Exercise aim: Write out exactly the lines from the line with "What build123d script" through the line with "# the front", both ends included, and no other line.

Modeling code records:
╭──

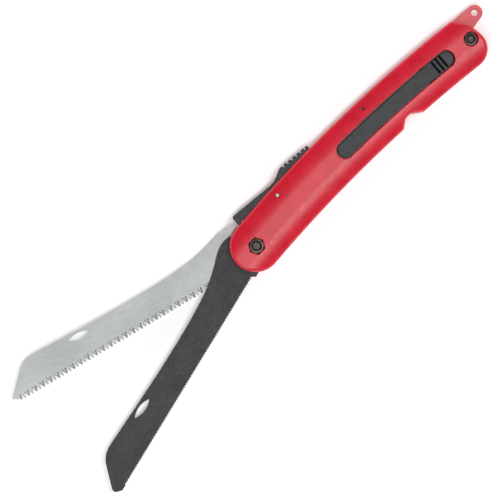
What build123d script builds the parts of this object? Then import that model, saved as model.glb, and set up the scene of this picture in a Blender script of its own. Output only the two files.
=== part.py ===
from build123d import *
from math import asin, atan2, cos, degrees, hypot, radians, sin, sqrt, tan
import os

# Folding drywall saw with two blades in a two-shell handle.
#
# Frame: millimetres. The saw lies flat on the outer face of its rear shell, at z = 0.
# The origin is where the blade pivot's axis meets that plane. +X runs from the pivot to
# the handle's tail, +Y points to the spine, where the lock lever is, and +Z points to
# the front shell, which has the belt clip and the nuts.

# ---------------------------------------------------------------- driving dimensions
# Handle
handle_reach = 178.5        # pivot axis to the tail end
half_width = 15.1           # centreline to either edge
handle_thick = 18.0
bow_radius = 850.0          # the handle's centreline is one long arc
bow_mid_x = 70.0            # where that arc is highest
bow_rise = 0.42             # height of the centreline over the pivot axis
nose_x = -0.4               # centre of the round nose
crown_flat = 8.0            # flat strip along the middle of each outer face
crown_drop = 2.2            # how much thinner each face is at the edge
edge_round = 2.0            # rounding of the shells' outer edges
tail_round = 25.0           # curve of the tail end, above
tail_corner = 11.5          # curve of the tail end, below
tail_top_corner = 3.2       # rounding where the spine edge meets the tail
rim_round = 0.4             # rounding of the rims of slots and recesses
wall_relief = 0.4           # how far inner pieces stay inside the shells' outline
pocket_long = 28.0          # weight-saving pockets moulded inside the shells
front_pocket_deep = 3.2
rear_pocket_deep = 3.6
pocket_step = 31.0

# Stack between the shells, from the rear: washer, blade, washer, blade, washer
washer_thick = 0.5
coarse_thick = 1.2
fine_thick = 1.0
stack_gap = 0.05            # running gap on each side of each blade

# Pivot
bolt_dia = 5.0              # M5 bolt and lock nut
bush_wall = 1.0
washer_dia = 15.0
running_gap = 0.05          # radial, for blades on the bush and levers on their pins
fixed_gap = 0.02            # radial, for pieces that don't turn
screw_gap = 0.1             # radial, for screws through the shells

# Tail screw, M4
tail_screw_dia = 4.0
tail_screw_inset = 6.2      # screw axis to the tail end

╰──
╭──

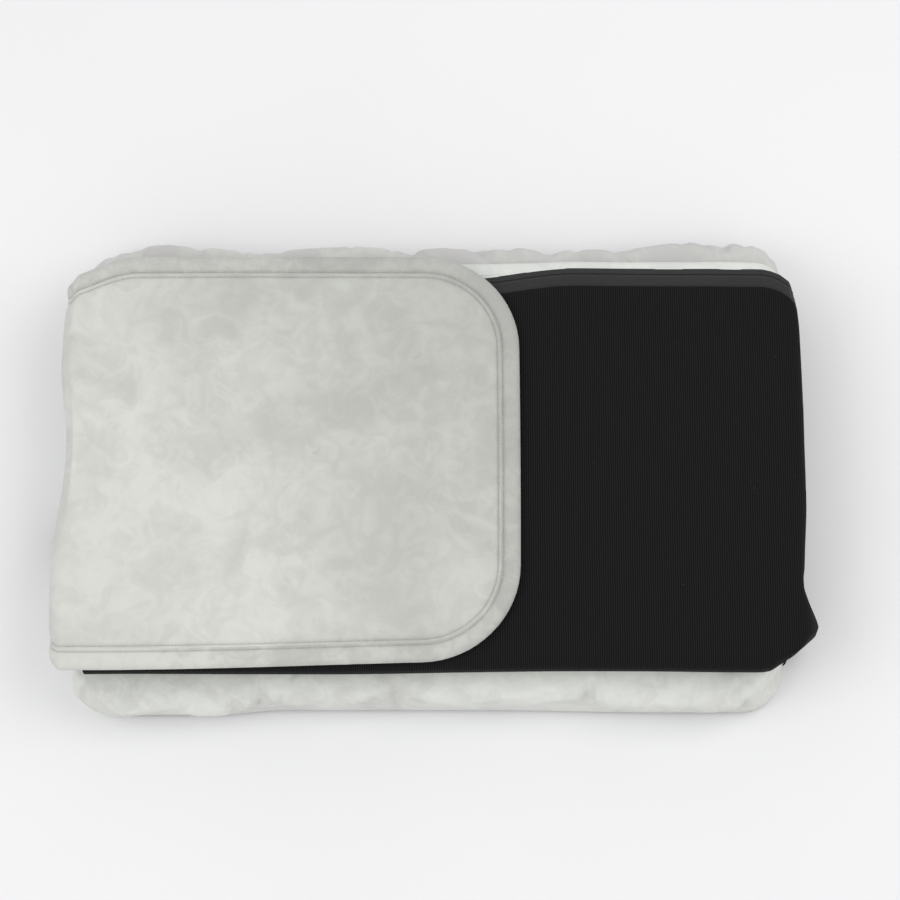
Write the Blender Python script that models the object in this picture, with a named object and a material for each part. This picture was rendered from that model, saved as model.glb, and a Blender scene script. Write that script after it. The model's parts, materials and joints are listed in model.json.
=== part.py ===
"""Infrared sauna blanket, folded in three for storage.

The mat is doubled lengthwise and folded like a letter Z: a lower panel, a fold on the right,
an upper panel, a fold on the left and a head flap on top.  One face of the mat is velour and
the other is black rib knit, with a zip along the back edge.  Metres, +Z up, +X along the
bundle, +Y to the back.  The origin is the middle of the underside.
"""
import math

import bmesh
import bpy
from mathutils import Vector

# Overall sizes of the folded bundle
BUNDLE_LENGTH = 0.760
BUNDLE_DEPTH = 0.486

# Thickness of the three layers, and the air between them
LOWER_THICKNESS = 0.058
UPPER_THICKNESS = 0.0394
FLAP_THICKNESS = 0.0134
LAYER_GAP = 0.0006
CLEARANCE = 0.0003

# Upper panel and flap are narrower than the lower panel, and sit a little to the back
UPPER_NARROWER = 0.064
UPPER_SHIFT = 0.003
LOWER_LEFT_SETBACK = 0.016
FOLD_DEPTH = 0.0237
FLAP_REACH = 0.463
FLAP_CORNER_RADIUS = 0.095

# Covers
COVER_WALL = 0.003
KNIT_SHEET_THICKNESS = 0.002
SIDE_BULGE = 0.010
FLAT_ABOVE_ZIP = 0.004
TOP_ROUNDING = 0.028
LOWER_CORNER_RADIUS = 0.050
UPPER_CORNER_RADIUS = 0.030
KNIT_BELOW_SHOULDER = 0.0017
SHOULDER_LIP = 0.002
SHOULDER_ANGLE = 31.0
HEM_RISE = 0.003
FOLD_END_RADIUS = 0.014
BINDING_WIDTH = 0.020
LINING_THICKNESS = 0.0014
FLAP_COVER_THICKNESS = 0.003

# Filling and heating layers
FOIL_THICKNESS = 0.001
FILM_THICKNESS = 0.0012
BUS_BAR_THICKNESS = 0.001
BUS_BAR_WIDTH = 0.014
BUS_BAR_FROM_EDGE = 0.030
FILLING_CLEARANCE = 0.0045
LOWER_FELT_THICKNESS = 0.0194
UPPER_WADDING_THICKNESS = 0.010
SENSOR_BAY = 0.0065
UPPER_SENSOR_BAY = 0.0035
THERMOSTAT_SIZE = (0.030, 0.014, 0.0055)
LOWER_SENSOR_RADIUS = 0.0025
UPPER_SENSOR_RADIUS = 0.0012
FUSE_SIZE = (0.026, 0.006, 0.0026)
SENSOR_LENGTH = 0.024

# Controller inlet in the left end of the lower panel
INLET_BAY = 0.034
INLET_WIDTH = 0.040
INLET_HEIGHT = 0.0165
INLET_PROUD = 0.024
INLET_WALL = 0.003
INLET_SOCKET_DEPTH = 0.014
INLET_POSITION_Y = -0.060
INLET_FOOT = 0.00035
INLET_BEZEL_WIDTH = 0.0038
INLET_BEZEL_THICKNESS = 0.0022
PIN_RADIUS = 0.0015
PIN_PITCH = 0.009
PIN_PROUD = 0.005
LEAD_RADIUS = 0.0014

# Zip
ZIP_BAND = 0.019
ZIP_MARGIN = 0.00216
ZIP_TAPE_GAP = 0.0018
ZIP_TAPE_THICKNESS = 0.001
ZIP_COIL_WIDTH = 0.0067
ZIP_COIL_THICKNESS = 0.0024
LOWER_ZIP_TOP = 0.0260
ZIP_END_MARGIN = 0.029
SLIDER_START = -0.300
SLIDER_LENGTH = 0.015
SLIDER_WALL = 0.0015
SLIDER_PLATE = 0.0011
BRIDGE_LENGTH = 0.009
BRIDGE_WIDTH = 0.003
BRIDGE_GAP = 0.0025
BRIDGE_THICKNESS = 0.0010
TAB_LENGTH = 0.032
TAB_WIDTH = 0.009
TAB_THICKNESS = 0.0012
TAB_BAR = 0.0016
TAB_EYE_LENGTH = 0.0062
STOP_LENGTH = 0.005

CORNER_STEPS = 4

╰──

Task solution:
What build123d script builds the parts of this object? Then import that model, saved as model.glb, and set up the scene of this picture in a Blender script of its own. Output only the two files.
=== part.py ===
from build123d import *
from math import asin, atan2, cos, degrees, hypot, radians, sin, sqrt, tan
import os

# Folding drywall saw with two blades in a two-shell handle.
#
# Frame: millimetres. The saw lies flat on the outer face of its rear shell, at z = 0.
# The origin is where the blade pivot's axis meets that plane. +X runs from the pivot to
# the handle's tail, +Y points to the spine, where the lock lever is, and +Z points to
# the front shell, which has the belt clip and the nuts.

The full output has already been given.